Le 26 décembre 2008, deux destroyers et un navire ravitailleur chinois ont quitté l’île de Hainan, dans le sud de la Chine, pour intervenir au large des côtes somaliennes. Cette intervention se fait dans le cadre de la lutte contre la piraterie, très répandue dans le golfe d’Aden, sous mandat ONU. En 2008, sept bateaux sur la centaine attaquée étaient chinois, le dernier le 17 décembre. La protection de la marine chinoise couvre principalement les navires des compagnies chinoises ou à capitaux chinois, ainsi que les bateaux transportant du matériel humanitaire d’organisations onusiennes comme la FAO (Food and Agriculture Organization).

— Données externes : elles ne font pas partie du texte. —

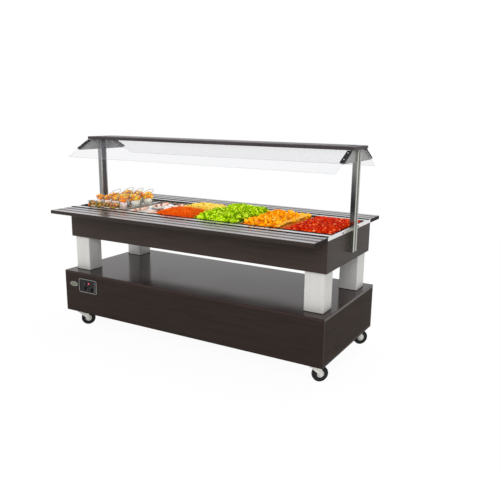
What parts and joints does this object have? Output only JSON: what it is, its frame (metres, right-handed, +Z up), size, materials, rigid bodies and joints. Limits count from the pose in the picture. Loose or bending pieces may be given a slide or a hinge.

Ce déploiement chinois, une première avec des bâtiments autres que logistiques, marque une inflexion forte de la stratégie chinoise qui laisse supposer que l’empire du Milieu, traditionnellement tourné vers l’intérieur, veut ou doit développer sa présence maritime militaire pour sauvegarder ses intérêts.
Au-delà de la réponse à court terme, l’enjeu pour les Chinois est tout autant militaire, qu’économique et diplomatique.
Le renouveau de la marine militaire chinoise.
Jamais depuis les expéditions de l’amiral Zheng He au XVème siècle des navires militaires chinois ne s’étaient déployés aussi loin des côtes chinoises. Au-delà de la nécessaire participation à la protection de ses propres bateaux de commerce, la Chine montre également l’importance nouvelle qu’elle souhaite donner à sa marine, force de protection au plus près des côtes, mais aussi au plus loin, sous la mer mais aussi en surface.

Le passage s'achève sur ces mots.